What your showing looks a little too large for that though.

Bruce Breedlove
02-24-2010, 04:24 PM
It is there to allow fresh air into the home. With today's bulding wraps there are not as many leaks as with an older home that breaths. Usually there is an electonic controller at the air handler that you can set the frequency that the vent will pull in outside air to mix with that air coming in from your return registers. Helps prevent "sick" houses. All the new builds around here have had them for a couple of years.

Build it tight and ventilate right.

Other ways to ventilate "right" (to provide needed CFM of fresh air as calculated per ASHRAE 62.2) are:

Exhaust fan on a timer. Depressurizes house. Entry points of fresh air are uncontrolled so some fresh air may come from undesireable locations (e.g., crawlspace, attic, wall cavities).
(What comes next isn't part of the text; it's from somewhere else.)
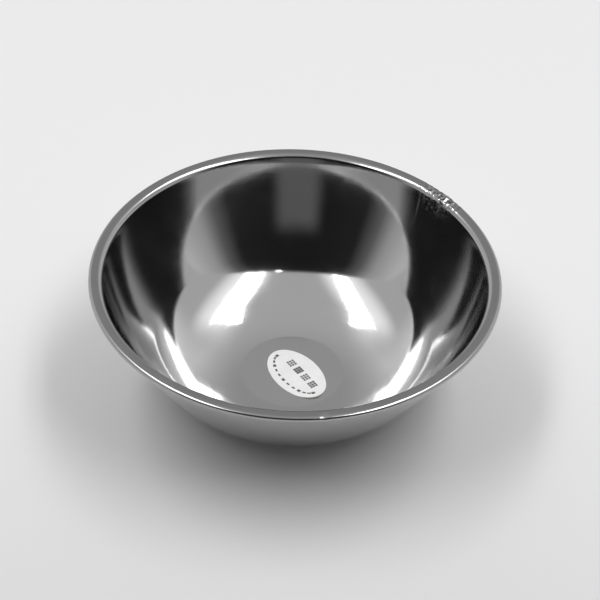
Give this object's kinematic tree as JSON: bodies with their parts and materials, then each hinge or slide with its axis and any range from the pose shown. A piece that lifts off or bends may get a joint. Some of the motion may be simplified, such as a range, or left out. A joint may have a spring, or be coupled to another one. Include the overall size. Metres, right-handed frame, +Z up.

Intake fan on a timer. Fresh air can be drawn from outside. Pressurizes house.

HRV or ERV. Balanced air flow (so no pressurization or depressurization). More energy efficient by recovering a large portion of heat (and moisture with ERV) in exchanged air.

Jerry Peck
02-24-2010, 06:20 PM
Fresh make up air for the interior, not for combustion air.

The duct looks that large as it is insulated, the actual duct inside is not that large.

The duct actually is not doing what it is intended to do, partially, yes, but it is intended to pull in fresh air from outside, not air from the attic which is full of fiberglass fibers, insecticides dusted in the attic are any other contaminates in the attic.

That looks like trusses with blocking between them to support the roof sheathing, and closer than every 4' for the roof sheathing joints - what was the spacing of that blocking and why do you suspect it was there?

John Kogel
02-24-2010, 06:29 PM
You guys can sure see a lot more than I can in that one pic. :)

Matt Fellman
02-24-2010, 06:41 PM
This concept always makes me laugh.... the houses are so tight that we need to introduce air into the house. In the old days it was accomplished by gaps around the windows and doors and virtually everywhere else.

Talk about coming "full circle"

Corn Walker
02-25-2010, 09:31 AM
This concept always makes me laugh.... the houses are so tight that we need to introduce air into the house. In the old days it was accomplished by gaps around the windows and doors and virtually everywhere else.

Talk about coming "full circle"

It's about planned, controlled air infiltration rather than unplanned, uncontrolled air infiltration. Most would rather not have the latter.

Jim Luttrall
02-25-2010, 04:24 PM
This concept always makes me laugh.... the houses are so tight that we need to introduce air into the house. In the old days it was accomplished by gaps around the windows and doors and virtually everywhere else.

Talk about coming "full circle"

I know what you mean and agree, BUT I don't want to pay to heat and cool one of those old "self ventilating" models.;)

David Bell
02-25-2010, 06:01 PM
Most environmental guys recommend 50 cfm outside air per person in commercial buildings, residential is a whole other story, I have seen homes in a negative that almost killed its occupants with CO, I have seen homes with so much outside air that the evaporator coil had feathers in it. The bottom line is, If you exhaust it, bring it in, If you bring it in, let it out!